** Begin Data excerpts **

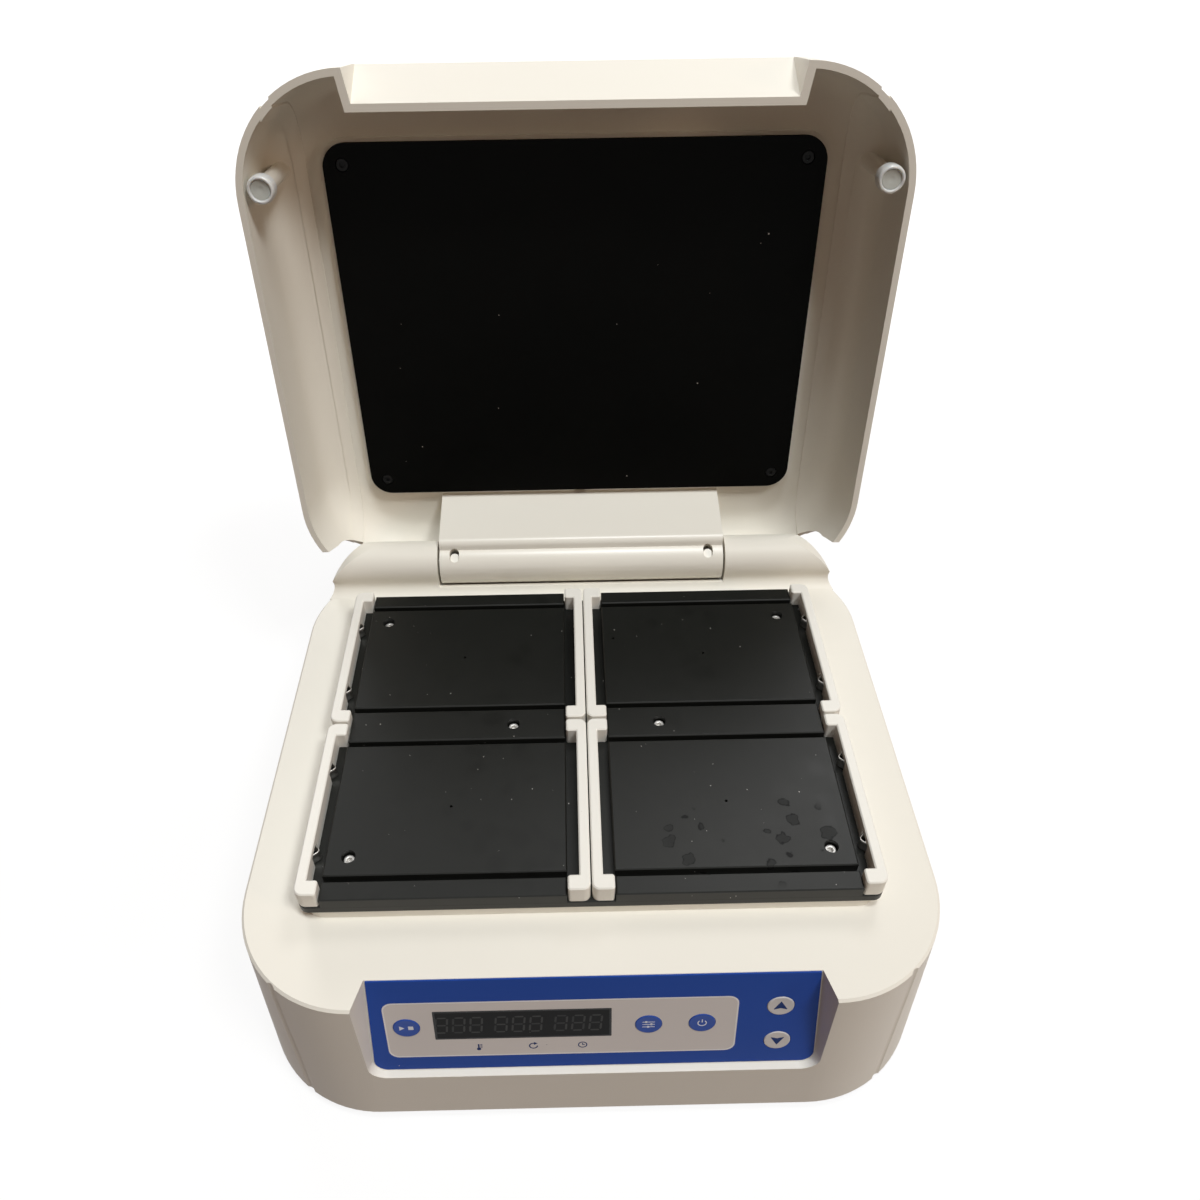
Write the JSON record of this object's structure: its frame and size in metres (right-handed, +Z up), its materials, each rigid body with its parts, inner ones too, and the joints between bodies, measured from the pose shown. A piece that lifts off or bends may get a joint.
{
  "type": "microplate incubator",
  "caption": "Bench incubator for microplates: heated orbital block with plate nests in a moulded base, front key panel and a hinged lid.",
  "frame": {"origin": "on the surface that the feet stand on, under the middle of the base", "axes": "+Z up, +Y to the rear, +X to the right of someone who faces the control panel"},
  "size_m": [0.3564, 0.3689, 0.415],
  "materials": {
    "casing": "warm white moulded ABS, fine satin grain",
    "sheet_steel": "zinc-plated sheet",
    "foot_rubber": "matte",
    "screw_steel": "stainless",
    "panel_blue": "printed overlay, satin",
    "field_silver": "silver-grey print, satin",
    "display_dark": "tinted window",
    "board_green": "circuit board",
    "black_plastic": "black moulded plastic",
    "frame_aluminium": "machined",
    "motor_paint": "black can",
    "belt_rubber": "matte",
    "brass_weight": "machined",
    "bearing_steel": "ground",
    "insulation": "insulating board",
    "heater_rubber": "silicone heating mat",
    "block_black": "black anodised, satin",
    "lining_black": "black coated, matte",
    "dark_screw": "blackened steel",
    "bumper_silicone": "translucent silicone",
    "bracket_white": "warm white moulded plastic",
    "spring_steel": "spring strip",
    "key_blue": "satin key",
    "key_light": "satin key"
  },
  "bodies": {
    "base": {"bottom_plate": "sheet_steel", "case_screws": "screw_steel", "control_panel": "panel_blue", "crank_bearings": "bearing_steel", "display_module": "board_green", "display_window": "display_dark", "drive_belt": "belt_rubber", "drive_frame": "frame_aluminium", "drive_motor": "motor_paint", "fan_frame": "black_plastic", "feet": "foot_rubber", "frame_columns": "frame_aluminium", "hinge_dampers": "bearing_steel", "idler_bearings_lower": "bearing_steel", "keypad_board": "board_green", "main_board": "board_green", "power_inlet": "black_plastic", "power_supply": "sheet_steel", "silver_field": "field_silver", "top_casing": "casing"},
    "lid": {"lid_shell": "casing", "lid_lining_plate": "lining_black", "lining_screws": "dark_screw", "hinge_arm": "casing", "hinge_pins": "screw_steel", "clamp_screws": "dark_screw", "lid_bumpers": "bumper_silicone"},
    "crank": {"crank_shaft": "screw_steel", "crank_pulley": "frame_aluminium", "counterweight": "brass_weight"},
    "platform": {"eccentric_bearing": "bearing_steel", "idler_bearings_upper": "bearing_steel", "platform_plate": "frame_aluminium", "insulation_pad": "insulation", "heater_film": "heater_rubber", "heating_block": "block_black", "block_screws": "screw_steel", "temperature_sensor": "bearing_steel", "inner_brackets": "bracket_white", "outer_bracket_front_left": "bracket_white", "outer_bracket_front_right": "bracket_white", "outer_bracket_rear_left": "bracket_white", "outer_bracket_rear_right": "bracket_white"},
    "motor_rotor": {"motor_pulley": "frame_aluminium"},
    "fan_rotor": {"fan_rotor": "black_plastic"},
    "rocker": {"switch_rocker": "black_plastic"},
    "idler_front_left": {"idler_crank_front_left": "screw_steel"},
    "spring_front_left": {"leaf_spring_front_left": "spring_steel"},
    "idler_front_right": {"idler_crank_front_right": "screw_steel"},
    "spring_front_right": {"leaf_spring_front_right": "spring_steel"},
    "idler_rear_left": {"idler_crank_rear_left": "screw_steel"},
    "spring_rear_left": {"leaf_spring_rear_left": "spring_steel"},
    "idler_rear_right": {"idler_crank_rear_right": "screw_steel"},
    "spring_rear_right": {"leaf_spring_rear_right": "spring_steel"},
    "key_start": {"key_start": "key_blue"},
    "key_set": {"key_set": "key_blue"},
    "key_off": {"key_off": "key_blue"},
    "key_up": {"key_up": "key_light"},
    "key_down": {"key_down": "key_light"}
  },
  "joints": [
    {"name": "lid_hinge", "type": "hinge", "parent": "base", "child": "lid", "pos_m": [0, 0.137, 0.1278], "axis": [1, 0, 0], "range_deg": [0, 97.7]},
    {"name": "crank_spin", "type": "hinge", "parent": "base", "child": "crank", "pos_m": [-0.001, -0.002, 0.09], "axis": [0, 0, 1], "continuous": true},
    {"name": "platform_orbit", "type": "hinge", "parent": "crank", "child": "platform", "pos_m": [0, -0.002, 0.109], "axis": [0, 0, 1], "continuous": true},
    {"name": "motor_spin", "type": "hinge", "parent": "base", "child": "motor_rotor", "pos_m": [-0.062, -0.002, 0.08], "axis": [0, 0, 1], "continuous": true},
    {"name": "fan_spin", "type": "hinge", "parent": "base", "child": "fan_rotor", "pos_m": [-0.062, 0.1449, 0.05731], "axis": [0, 0.9976, 0.0691], "continuous": true},
    {"name": "power_switch", "type": "hinge", "parent": "base", "child": "rocker", "pos_m": [0.072, 0.15085, 0.07276], "axis": [-1, 0, 0], "range_deg": [0, 16]},
    {"name": "idler_spin_front_left", "type": "hinge", "parent": "base", "child": "idler_front_left", "pos_m": [-0.101, -0.062, 0.07], "axis": [0, 0, 1], "continuous": true},
    {"name": "idler_spin_front_right", "type": "hinge", "parent": "base", "child": "idler_front_right", "pos_m": [0.099, -0.062, 0.07], "axis": [0, 0, 1], "continuous": true},
    {"name": "idler_spin_rear_left", "type": "hinge", "parent": "base", "child": "idler_rear_left", "pos_m": [-0.101, 0.058, 0.07], "axis": [0, 0, 1], "continuous": true},
    {"name": "idler_spin_rear_right", "type": "hinge", "parent": "base", "child": "idler_rear_right", "pos_m": [0.099, 0.058, 0.07], "axis": [0, 0, 1], "continuous": true},
    {"name": "key_start_press", "type": "slide", "parent": "base", "child": "key_start", "axis": [0, 0.9744, -0.2246], "range_m": [0, 0.0004], "stiffness_N_per_m": 700},
    {"name": "key_set_press", "type": "slide", "parent": "base", "child": "key_set", "axis": [0, 0.9744, -0.2246], "range_m": [0, 0.0004], "stiffness_N_per_m": 700},
    {"name": "key_off_press", "type": "slide", "parent": "base", "child": "key_off", "axis": [0, 0.9744, -0.2246], "range_m": [0, 0.0004], "stiffness_N_per_m": 700},
    {"name": "key_up_press", "type": "slide", "parent": "base", "child": "key_up", "axis": [0, 0.9744, -0.2246], "range_m": [0, 0.0004], "stiffness_N_per_m": 700},
    {"name": "key_down_press", "type": "slide", "parent": "base", "child": "key_down", "axis": [0, 0.9744, -0.2246], "range_m": [0, 0.0004], "stiffness_N_per_m": 700},
    {"name": "spring_front_left_press", "type": "slide", "parent": "platform", "child": "spring_front_left", "axis": [-1, 0, 0], "range_m": [0, 0.0015], "stiffness_N_per_m": 3000},
    {"name": "spring_front_right_press", "type": "slide", "parent": "platform", "child": "spring_front_right", "axis": [1, 0, 0], "range_m": [0, 0.0015], "stiffness_N_per_m": 3000},
    {"name": "spring_rear_left_press", "type": "slide", "parent": "platform", "child": "spring_rear_left", "axis": [-1, 0, 0], "range_m": [0, 0.0015], "stiffness_N_per_m": 3000},
    {"name": "spring_rear_right_press", "type": "slide", "parent": "platform", "child": "spring_rear_right", "axis": [1, 0, 0], "range_m": [0, 0.0015], "stiffness_N_per_m": 3000}
  ],
  "couplings": [
    {"joint": "platform_orbit", "follows": "crank_spin", "ratio": -1},
    {"joint": "motor_spin", "follows": "crank_spin", "ratio": 2.5},
    {"joint": "idler_spin_front_left", "follows": "crank_spin", "ratio": 1},
    {"joint": "idler_spin_front_right", "follows": "crank_spin", "ratio": 1},
    {"joint": "idler_spin_rear_left", "follows": "crank_spin", "ratio": 1},
    {"joint": "idler_spin_rear_right", "follows": "crank_spin", "ratio": 1}
  ]
}
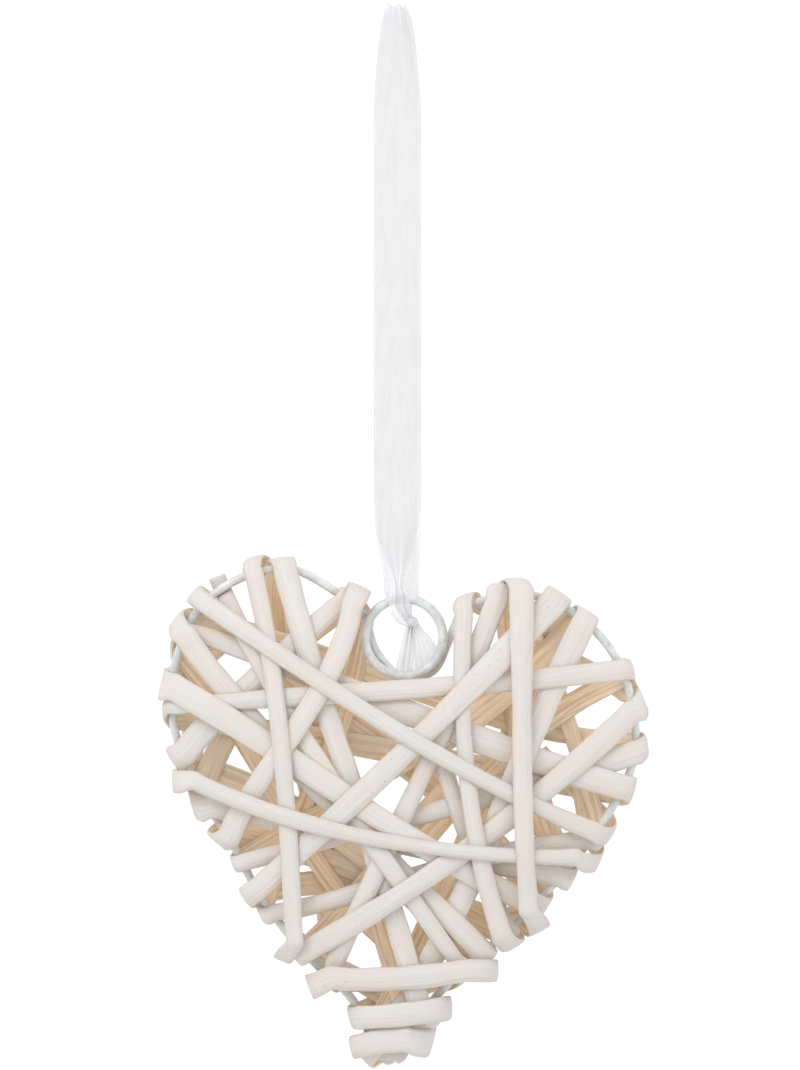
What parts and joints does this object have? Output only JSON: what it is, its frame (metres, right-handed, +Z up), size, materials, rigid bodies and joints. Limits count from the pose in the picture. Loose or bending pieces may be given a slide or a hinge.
{
  "type": "hanging wicker heart",
  "caption": "Hollow plump heart of whitewashed split willow woven on a wire, with a small ring and a sheer ribbon hanging loop.",
  "frame": {"origin": "top of the ribbon's hanging loop, where the part is held", "axes": "+Z up, -Y towards the viewer's side of the heart, +X to the viewer's right"},
  "size_m": [0.1018, 0.024, 0.221],
  "materials": {
    "painted_wire": "whitened satin paint",
    "willow": "whitewashed outside, bare inside",
    "sheer_ribbon": "sheer organza"
  },
  "bodies": {
    "root": {"frame_wire": "painted_wire", "ring": "painted_wire", "willow_strip_1": "willow", "willow_strip_2": "willow", "willow_strip_3": "willow", "willow_strip_4": "willow", "willow_strip_5": "willow", "willow_strip_6": "willow", "willow_strip_7": "willow", "willow_strip_8": "willow", "willow_strip_9": "willow", "ribbon": "sheer_ribbon"}
  },
  "joints": []
}
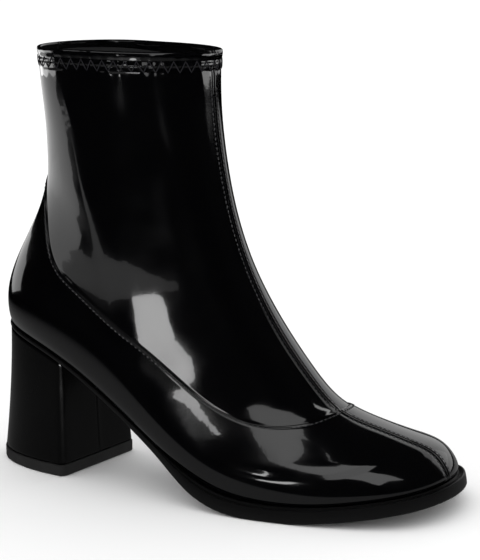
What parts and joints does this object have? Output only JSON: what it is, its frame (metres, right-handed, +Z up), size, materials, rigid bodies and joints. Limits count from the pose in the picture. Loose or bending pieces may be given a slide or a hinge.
{
  "type": "ankle boot",
  "caption": "Patent stretch ankle boot with a rounded toe, a curved vamp seam, a fitted shaft open at the collar and a high block heel; right shoe, standing empty.",
  "frame": {"origin": "centre of the boot's plan, on the floor that the tread and the heel lift rest on", "axes": "+X forward to the toe, +Y across to the inner side of the foot, +Z up"},
  "size_m": [0.2444, 0.104, 0.2104],
  "materials": {
    "patent_upper": "black patent, wet gloss",
    "insole_sock": "matt black sock",
    "outsole_rubber": "satin black",
    "heel_wrap": "semi-gloss black wrap",
    "lift_rubber": "matt black"
  },
  "bodies": {
    "root": {"upper": "patent_upper", "insole": "insole_sock", "outsole": "outsole_rubber", "heel_block": "heel_wrap", "heel_lift": "lift_rubber"}
  },
  "joints": []
}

** End Data excerpts **

**Goal of the exercise**
Report each line in the preceding entries that holds the string "with".

**The output**
Write the JSON record of this object's structure: its frame and size in metres (right-handed, +Z up), its materials, each rigid body with its parts, inner ones too, and the joints between bodies, measured from the pose shown. A piece that lifts off or bends may get a joint.
  "caption": "Bench incubator for microplates: heated orbital block with plate nests in a moulded base, front key panel and a hinged lid.",
  "caption": "Hollow plump heart of whitewashed split willow woven on a wire, with a small ring and a sheer ribbon hanging loop.",
  "caption": "Patent stretch ankle boot with a rounded toe, a curved vamp seam, a fitted shaft open at the collar and a high block heel; right shoe, standing empty.",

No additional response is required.